Try these Verbal Responses: Focus Word: “YOU”

“What Did You Say?”

“What Did You Just Say to Me?”

“What Do You Mean By That?”

“Don’t Even Start.”

“Keep Those Kind Of Remarks To Yourself.”

“Speak To Me With Respect From Now On.”

“Back Up And Give Me Some Room Here.”

“No, You’ll Have To Get That From Someone Else.”

“You Can’t Mean That.”

“What Makes You Think That I Want To Listen To That?”

“You Might Want To Reconsider That. It Doesn’t Reflect Well On You.”

“You Need To Apologize For Being Late.”

“You’ll Get My Answer In The Morning.” (put off decision)

Say ‘NO’ instead of ‘YES’  This builds self worth.

‘That’s Enough.’

“Why Do You Do This? Does It Feel Good To Make Other People Feel Bad? Do You Get A Cheap Thrill From It?”

Act Unpredictably. “Look Me In The Eye And Apologize Right Now.”

“You Are Not Going To Draw Me Into This.”

Monologue? ‘Enough Of That –It’s My Turn’

“Are You Actually Yelling At Me?” (matter-of-factly)

STAND UP To Answer Abuse. Get Erect—“Cape Wearing Posture”. Pretend I’m a Tower Of Power!
VERBALLY DRAW THE LINE. THIS FREES ME FROM THE CONTROL OF BULLIES.

Stand Up, Puff Up, Pull Myself Up Full Height. Eyes Open And Locked On. ‘Don’t Mess With Me’ Attitude. Show Courage.

Dealing with this woman now will help you in the future to nip bullying behavior in the bud!

Every best wish to you!!




I love your blog and visit every day! I'm old enough to be your mom!!

Carla

cate said...

although i think that carla's suggestions are empowering, i also think that she would probably be embarrassed to say some of them in front of a group of people. moreover, i would guess it would draw this woman into a verbal sparring match, which you don't want.she's obviously used to being able to say whatever she wants with no consequence, and that needs to stop now. although i think that killing someone with kindness is usually a great idea, here, i think that it will definitely reinforce her behavior. this woman sounds like a boor.

i think a very gentle, "there's no need to speak to me or anyone that way." and then a swift change of subject will bring this bully right round. she'll be taken off guard by your clear and simple statement, and won't be able to reply since a) there really is no reply she could make, and b) you'll have changed the subject.

good luck.

loose cannon said...

I PREFER TO HIT THE BLIND SIDE! I beleave that everyone is correct but she says things it seem, generaly under breath or just loud enought that the people around her to hear.she may even say out loud when she fells she has people around that would agree with her. she belives in her mind the people are her cronies at the time, that dont speak up to her when she says these things. Almost like some one says a off color joke and the people around may not approve of it but just giggle or HA! HA! it. Thats the same as agreing to the joke instead of speaking up disagreing with her. So it seems that since no one wants to confront her, I suggest that a anonymous letter be sent on a polite basis[or not so] pointing out her faults and how she might change her ways, plus tell her the next letter will be by someone else that holds the same view of her and it wont be so polite and it will continue till she gets the point or she leaves.or just wait in the dark part of the parking lot one night and------

Anonymous said...

I don't think killing her with kindness is the answer because I think she is so obtuse as to interpret the kindness as tacit agreement to act the way she does. I mean she is still invited to club gatherings and apparently isn't explicitly ostracized despite being horrendously rude so it is almost as if she is just fine acting like the world's biggest witch with a capital B.

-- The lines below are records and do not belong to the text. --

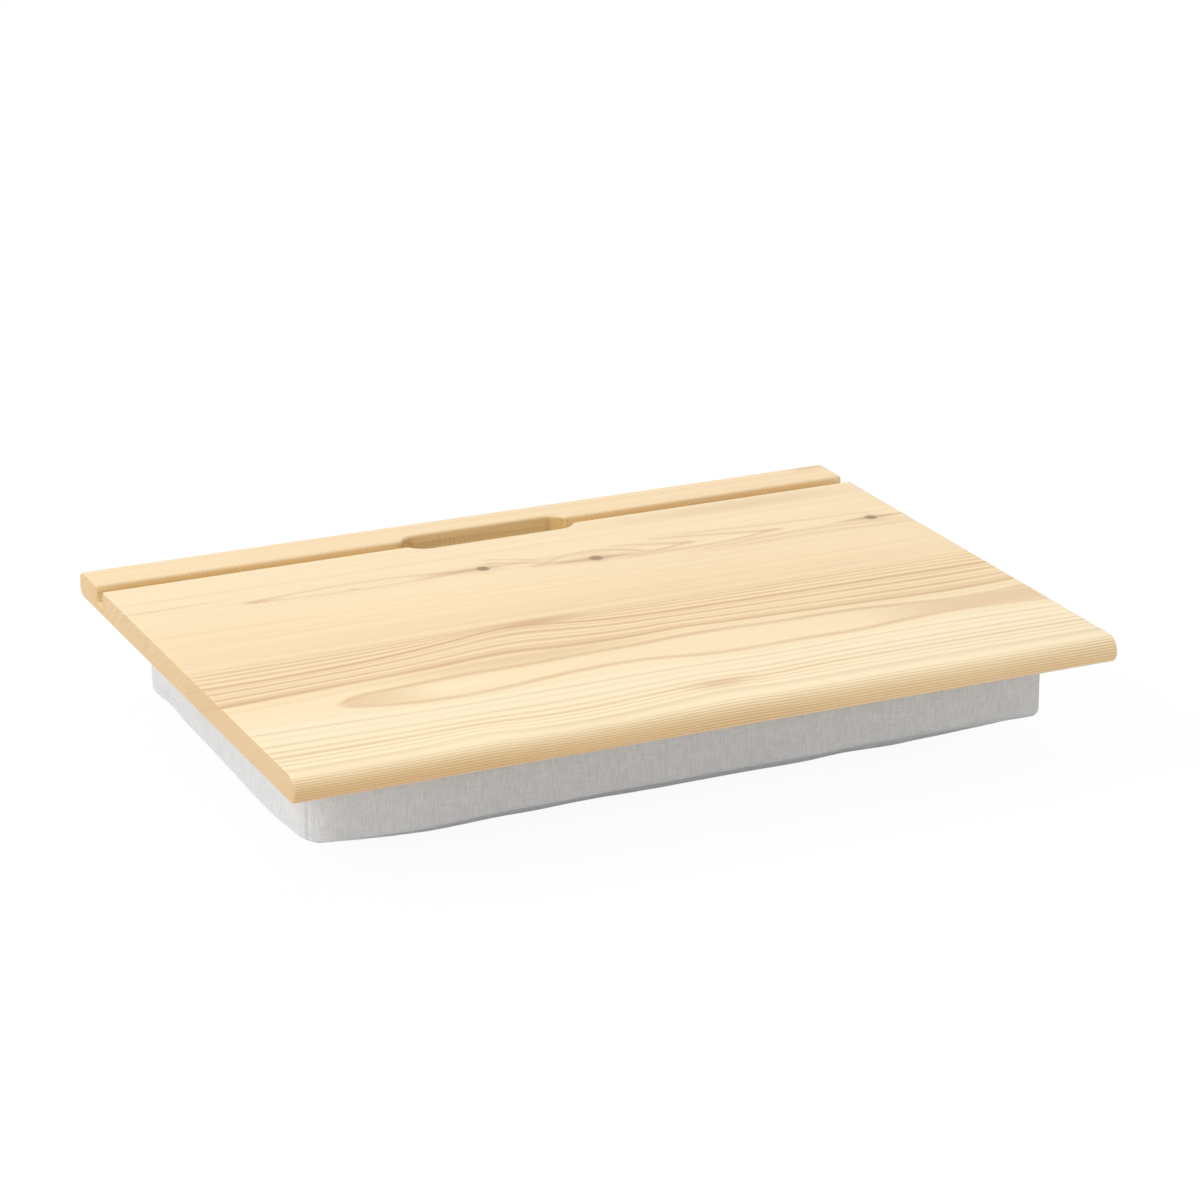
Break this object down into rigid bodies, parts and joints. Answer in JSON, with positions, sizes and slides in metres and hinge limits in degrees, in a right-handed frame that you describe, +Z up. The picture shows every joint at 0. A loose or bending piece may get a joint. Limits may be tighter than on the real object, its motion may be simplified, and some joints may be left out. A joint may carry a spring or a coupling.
{
  "type": "lap tray with cushion",
  "caption": "Flat wooden lap tray with a full-width tablet slot and a finger recess, held by hook and loop strips on a zipped box cushion filled with beads.",
  "frame": {"origin": "on the surface that the cushion rests on, under the middle of the board", "axes": "+X to the user's right along the board's long side, +Y away from the user to the slot's side, +Z up"},
  "size_m": [0.45, 0.33, 0.07],
  "materials": {
    "board_wood": "satin lacquered pine",
    "hook_tape": "woven nylon with hooks",
    "loop_tape": "brushed nylon loops",
    "cover_cloth": "plain woven cotton",
    "zip_tape_cloth": "herringbone tape",
    "zip_plastic": "moulded",
    "zip_metal": "satin nickel",
    "bag_cloth": "thin non-woven",
    "beads": "loose foam beads"
  },
  "bodies": {
    "cushion": {"cover_top": "cover_cloth", "cover_base": "cover_cloth", "cover_front": "cover_cloth", "cover_left": "cover_cloth", "cover_right": "cover_cloth", "cover_back_upper": "cover_cloth", "cover_back_lower": "cover_cloth", "loop_strip_front_left": "loop_tape", "loop_strip_front_right": "loop_tape", "loop_strip_back_left": "loop_tape", "loop_strip_back_right": "loop_tape", "zip_tape_upper": "zip_tape_cloth", "zip_tape_lower": "zip_tape_cloth", "zip_teeth_upper": "zip_plastic", "zip_teeth_lower": "zip_plastic", "zip_top_stops": "zip_plastic", "zip_bottom_stop": "zip_plastic", "bead_bag_upper": "bag_cloth", "bead_bag_lower": "bag_cloth", "bead_fill": "beads"},
    "board": {"front_plank": "board_wood", "rear_plank": "board_wood", "hook_strip_front_left": "hook_tape", "hook_strip_front_right": "hook_tape", "hook_strip_back_left": "hook_tape", "hook_strip_back_right": "hook_tape"},
    "zip_slider": {"zip_slider": "zip_metal"},
    "zip_pull": {"zip_pull": "zip_metal"}
  },
  "joints": [
    {"name": "board_lift", "type": "slide", "parent": "cushion", "child": "board", "axis": [0, 0, 1], "range_m": [0, 0.12]},
    {"name": "zip_slide", "type": "slide", "parent": "cushion", "child": "zip_slider", "axis": [-1, 0, 0], "range_m": [0, 0.2628], "deforming": ["zip_teeth_upper", "zip_teeth_lower"]},
    {"name": "pull_flip", "type": "hinge", "parent": "zip_slider", "child": "zip_pull", "pos_m": [0.1314, 0.12095, 0.03288], "axis": [0, 0, -1], "range_deg": [0, 175]}
  ]
}
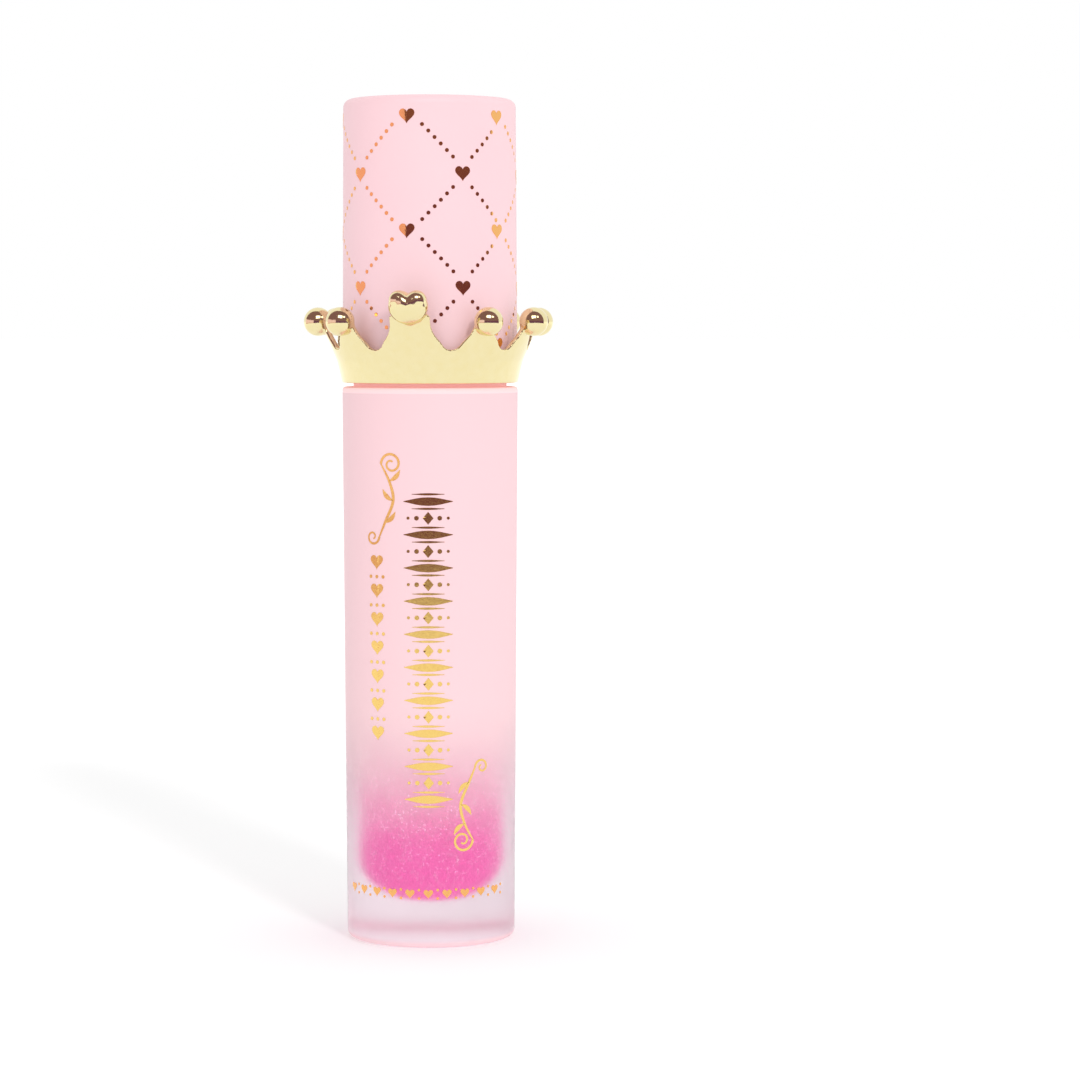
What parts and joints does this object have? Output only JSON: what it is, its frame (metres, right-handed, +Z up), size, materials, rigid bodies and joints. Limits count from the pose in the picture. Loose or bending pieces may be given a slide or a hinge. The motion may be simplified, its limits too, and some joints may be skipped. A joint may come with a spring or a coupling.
{
  "type": "lip gloss tube",
  "caption": "Round thick-walled lip gloss bottle with a screw cap that carries a crown collar, a stem and a flocked doe-foot applicator.",
  "frame": {"origin": "centre of the flat face that the bottle stands on", "axes": "+Z up along the tube's axis; the crown's heart and the bottle's decoration face -Y"},
  "size_m": [0.0294, 0.0303, 0.1002],
  "materials": {
    "bottle": "satin",
    "wiper": "satin",
    "gloss_fill": "gloss",
    "seal_ring": "matte",
    "inner_cap": "satin",
    "cap_shell": "matte",
    "crown": "polished",
    "stem": "satin",
    "applicator": "satin",
    "flock": "matte"
  },
  "bodies": {
    "bottle": {"bottle": "bottle", "wiper": "wiper", "gloss_fill": "gloss_fill"},
    "seal": {"seal_ring": "seal_ring"},
    "cap": {"inner_cap": "inner_cap", "cap_shell": "cap_shell", "crown": "crown", "stem": "stem", "applicator": "applicator", "flock": "flock"}
  },
  "joints": [
    {"name": "cap_pull", "type": "slide", "parent": "bottle", "child": "seal", "axis": [0, 0, 1], "range_m": [0, 0.076], "deforming": ["wiper", "gloss_fill"]},
    {"name": "cap_twist", "type": "hinge", "parent": "seal", "child": "cap", "pos_m": [0, 0, 0.0815], "axis": [0, 0, 1], "range_deg": [0, 450]}
  ]
}
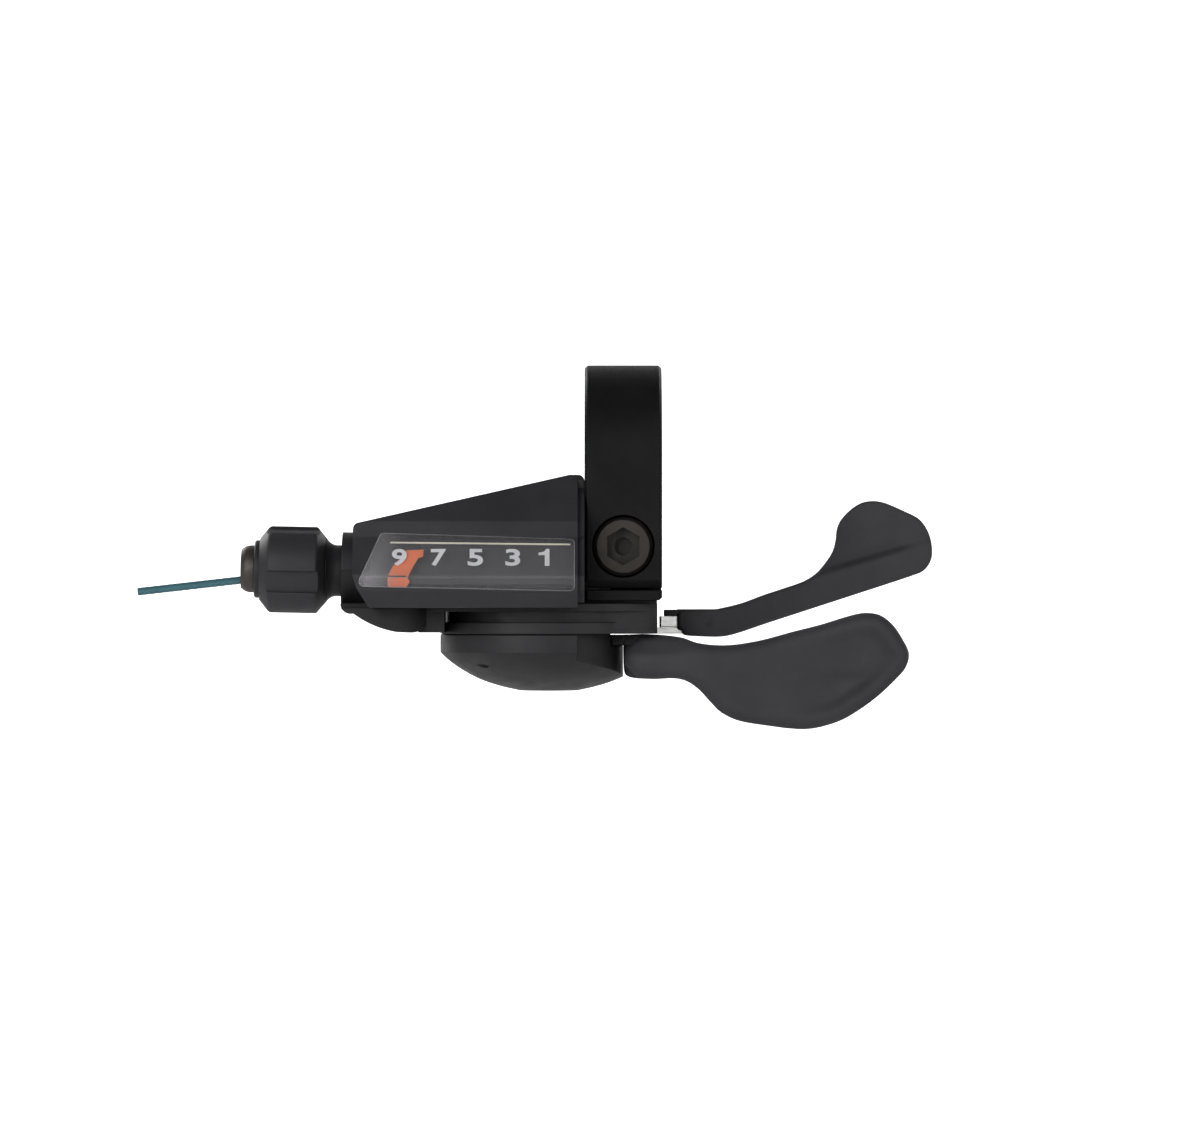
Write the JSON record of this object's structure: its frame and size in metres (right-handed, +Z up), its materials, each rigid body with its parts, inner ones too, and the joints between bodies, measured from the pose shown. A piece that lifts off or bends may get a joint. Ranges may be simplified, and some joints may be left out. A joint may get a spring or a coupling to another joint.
{
  "type": "bicycle trigger shifter",
  "caption": "Handlebar thumb shifter with a clamp band, gear display with needle, winding and release levers, ratchet spool and a cable adjuster.",
  "frame": {"origin": "centre of the handlebar clamp bore, at the middle of the band's width", "axes": "+X along the handlebar towards the levers, +Y away from the rider, +Z up"},
  "size_m": [0.1225, 0.046, 0.0558],
  "materials": {
    "band_metal": "black anodised, fine satin",
    "bolt_steel": "dark zinc plated",
    "bright_steel": "bright zinc plated",
    "body_plastic": "charcoal moulded, fine grain",
    "window_clear": "clear smoked cap, polished",
    "dial_black": "black printed plate",
    "print_grey": "light grey print",
    "print_cream": "cream print",
    "needle_orange": "orange moulded",
    "spool_plastic": "natural acetal",
    "spring_steel": "spring wire",
    "cable_teal": "coated stranded wire",
    "barrel_metal": "brown-grey plated"
  },
  "bodies": {
    "body": {"clamp_band": "band_metal", "clamp_bolt": "bolt_steel", "foot_screws": "bolt_steel", "bracket": "body_plastic", "display_housing": "body_plastic", "display_window": "window_clear", "housing_screws": "bolt_steel", "dial_plate": "dial_black", "dial_numerals": "print_grey", "dial_line": "print_cream", "axle": "bright_steel", "hub_washer": "bright_steel", "axle_nut": "bright_steel", "hold_pawl_pin": "bright_steel", "hold_pawl_spring": "spring_steel", "main_spring": "spring_steel", "release_spring": "spring_steel", "bottom_cover": "body_plastic", "cover_screw": "bolt_steel", "cable_run": "cable_teal", "indicator_wire": "spring_steel"},
    "spool_unit": {"spool": "spool_plastic", "cable_head": "cable_teal", "hold_ratchet": "bright_steel", "wind_ratchet": "bright_steel"},
    "needle": {"indicator_needle": "needle_orange"},
    "cable": {"cable_tail": "cable_teal"},
    "main_lever": {"main_lever_plate": "bolt_steel", "main_lever_pad": "body_plastic", "wind_pawl_pin": "bright_steel", "wind_pawl_spring": "spring_steel"},
    "winding_pawl": {"wind_pawl": "bright_steel"},
    "holding_pawl": {"hold_pawl": "bright_steel"},
    "release_lever_unit": {"release_plate": "bright_steel", "release_lever": "body_plastic"},
    "adjuster_carrier": {"adjuster_ring": "body_plastic"},
    "adjuster": {"adjuster_knob": "body_plastic", "adjuster_barrel": "barrel_metal"}
  },
  "joints": [
    {"name": "spool_turn", "type": "hinge", "parent": "body", "child": "spool_unit", "pos_m": [-0.0114, 0, -0.02], "axis": [0, 0, 1], "range_deg": [0, 143.24]},
    {"name": "needle_slide", "type": "slide", "parent": "body", "child": "needle", "axis": [1, 0, 0], "range_m": [0, 0.0225], "deforming": ["indicator_wire"]},
    {"name": "cable_pull", "type": "slide", "parent": "body", "child": "cable", "axis": [0.9936, 0, 0.1132], "range_m": [0, 0.02], "deforming": ["cable_run"]},
    {"name": "main_lever_push", "type": "hinge", "parent": "body", "child": "main_lever", "pos_m": [-0.0114, 0, -0.0285], "axis": [0, 0, 1], "range_deg": [0, 53.71], "stiffness_Nm_per_rad": 0.02, "deforming": ["main_spring"]},
    {"name": "winding_pawl_engage", "type": "hinge", "parent": "main_lever", "child": "winding_pawl", "pos_m": [-0.01985, 0.00711, -0.03], "axis": [0, 0, 1], "range_deg": [0, 8], "deforming": ["wind_pawl_spring"]},
    {"name": "holding_pawl_engage", "type": "hinge", "parent": "body", "child": "holding_pawl", "pos_m": [-0.02458, 0.00232, -0.0252], "axis": [0, 0, 1], "range_deg": [0, 8], "deforming": ["hold_pawl_spring"]},
    {"name": "release_lever_push", "type": "hinge", "parent": "body", "child": "release_lever_unit", "pos_m": [-0.0114, 0, -0.027], "axis": [0, 0, 1], "range_deg": [-6, 8], "stiffness_Nm_per_rad": 0.02, "deforming": ["release_spring"]},
    {"name": "adjuster_advance", "type": "slide", "parent": "body", "child": "adjuster_carrier", "axis": [-0.9998, 0, 0.0209], "range_m": [0, 0.0024]},
    {"name": "adjuster_turn", "type": "hinge", "parent": "adjuster_carrier", "child": "adjuster", "pos_m": [-0.0429, -0.008, -0.0177], "axis": [-0.9998, 0, 0.0209], "range_deg": [0, 1080.01]}
  ],
  "couplings": [
    {"joint": "needle_slide", "follows": "spool_turn", "m_per_rad": 0.009},
    {"joint": "cable_pull", "follows": "spool_turn", "m_per_rad": 0.008},
    {"joint": "adjuster_turn", "follows": "adjuster_advance", "rad_per_m": 7854}
  ]
}
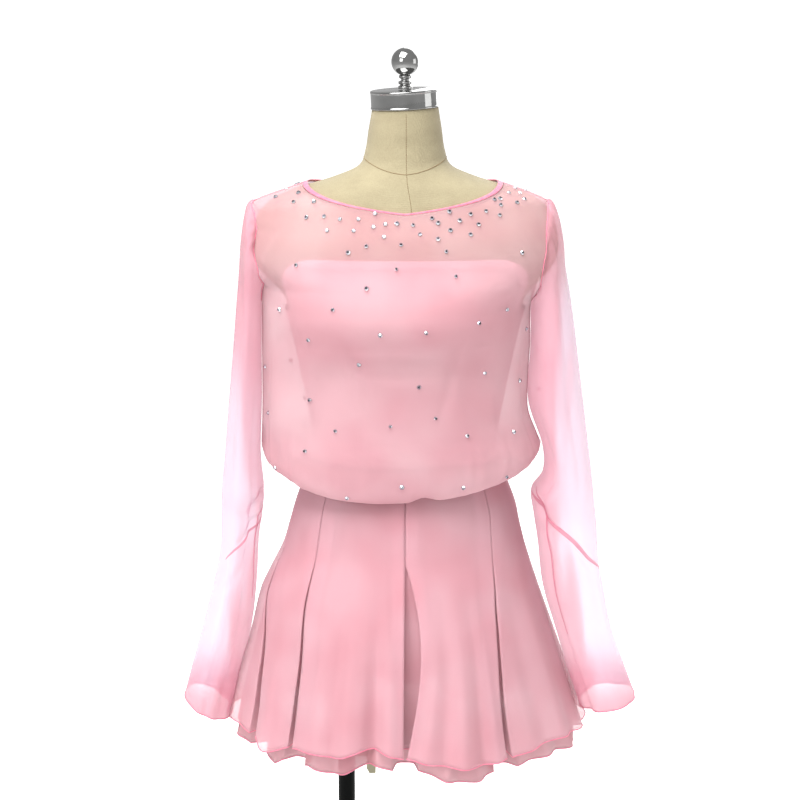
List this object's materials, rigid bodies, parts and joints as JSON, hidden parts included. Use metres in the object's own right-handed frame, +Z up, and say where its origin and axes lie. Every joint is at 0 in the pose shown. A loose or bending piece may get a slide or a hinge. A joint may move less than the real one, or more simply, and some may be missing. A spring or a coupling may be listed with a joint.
{
  "type": "long-sleeved figure skating dress on a limbless dress form with pole and foot plate",
  "caption": "Long-sleeved chiffon skating dress with sheer yoke, loose blouson bodice and layered inverted-pleat skirt, worn by a limbless dress form on a pole and round plate",
  "frame": {"origin": "middle of the foot plate's underside, on the floor under the form's neck", "axes": "+Z up, the front of the dress faces -Y, +X is the right side as seen from the front"},
  "size_m": [0.596, 0.4123, 1.4131],
  "materials": {
    "chiffon": "sheer woven pink chiffon, soft and matt",
    "sleeve_chiffon": "sheer pale pink chiffon of one layer",
    "lining": "smooth stretch lining under the overlay",
    "trim": "narrow folded edge binding, darker pink",
    "linen": "plain beige cover stretched over the form",
    "chrome": "polished bright metal",
    "beige_plastic": "matt beige plastic",
    "black_paint": "satin black powder coat"
  },
  "bodies": {
    "root": {"bodice_front": "chiffon", "bodice_back": "chiffon", "neck_binding": "trim", "under_bodice_front": "lining", "under_bodice_back": "lining", "sleeve_left_upper": "sleeve_chiffon", "sleeve_left_lower": "sleeve_chiffon", "sleeve_right_upper": "sleeve_chiffon", "sleeve_right_lower": "sleeve_chiffon", "skirt_outer_front": "chiffon", "skirt_outer_back": "chiffon", "skirt_under_front": "chiffon", "skirt_under_back": "chiffon", "form_torso": "linen", "neck_cap": "chrome", "finial_stem": "chrome", "finial_ball": "chrome", "pole_socket": "beige_plastic", "pole": "black_paint", "base_plate": "black_paint"}
  },
  "joints": []
}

I like the responses to bullying because I have found that they work, especially on people who are accustomed to the under-the-breath, super-nasty asides. For instance, in the Twister episode, I probably would have said something along the lines of "Excuse me?! Do you really need to get this nasty over being invited to play Twister?" with a serious but honestly curious tone that demands an answer.

If I couldn't bring up the courage to say one of those lines then I think I might just go with the all-purpose "Wow" and the head-shake and leave it at that.


And finally, I would not associate with this woman at all if I could possibly help it. If she and I were in the same function, I would simply ignore as much as possible and not get drawn into conversations with her - my refrain would be "I don't know you well enough to talk about this subject with you." In groups, I would probably just as politely as possible ignore everything she says (it really can be done) until it crossed my personal boundary of offensive behavior (the vodka comment is over the line and really is grounds for a "How dare you speak about me in such a way?" but no one but Miss Manners would probably actually say that).

Anonymous said...

If she talks under her breath, you could ask, in a voice loud enough for everyone to hear, "I didn't quite catch that, Rudi. Could you repeat it?"

If she does, you could try acting puzzled, and asking, "So, the problem is that you would like me to 'shut up', as you put it, and you think that giving me vodka would help to achieve that?"

Continue the line of questioning until - as may happen - she becomes embarrassed and finds someone else to pick on. If she's talking under her breath, that means she doesn't want to be exposed to this kind of scrutiny.

If killing her with kindness would work, I'd say go for it - but in my extensive experience, many bullies will simultaneously accept the special treatment as their due, and despise you for being sucker enough to dispense it. She will probably take it as positive reinforcement and a cue to continue, whatever she makes of it. Of course, you could kill her with kindness for the sheer sake of answering evil with good, but don't expect her to behave well in response.

These people just don't operate like you and me.